Recommendation No. 18 — Chapter 8, p. 168

The Committee recommends that budget funded agencies take immediate action to ensure that before they enter into any formal or legally binding undertaking, agreement or contract that all parties to that arrangement are made fully aware of the agency and contractor’s obligation to be accountable to Parliament.

Recommendation No. 19 — Chapter 8, p. 168

The Committee further recommends that any future Requests for Tender (RFTs) and contracts entered into by a Commonwealth agency include provisions that require contractors to keep and provide sufficient information to allow for proper parliamentary scrutiny, including before parliamentary committees, of the contract and its arrangements.

Recommendation No. 20 — Chapter 9, p. 194

The Committee recommends that DOCITA in close consultation with agencies develop and agree to an overall roadmap for ID under the IT outsourcing program. This strategic plan is to spell out the objectives and targets of ID under the IT outsourcing Initiative, to define and specify SME involvement, and establish the evaluation criteria, including the weighting to be assigned to ID in the overall evaluation of tenderers for an IT outsourcing contract. This information to be included in the RFTs.

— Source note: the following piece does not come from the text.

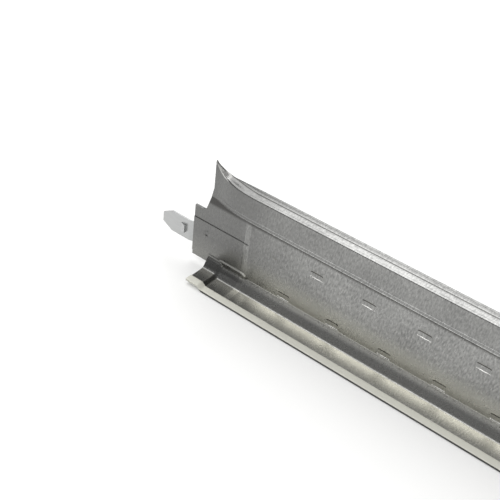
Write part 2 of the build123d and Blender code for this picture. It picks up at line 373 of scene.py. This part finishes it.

Recommendation No. 21 — Chapter 9, p. 199

The Committee recommends that the Government act immediately to remove barriers, such as onerous requirements including financial guarantees, that hamper the participation of SMEs in the Initiative.

Recommendation No. 22 — Chapter 10, p. 220

The Committee recommends that the Commonwealth adopt an open and transparent methodology for estimating cost savings for IT outsourcing. In developing this methodology, all relevant Commonwealth agencies, including ANAO and DOFA, are to be consulted, and a common methodology adopted.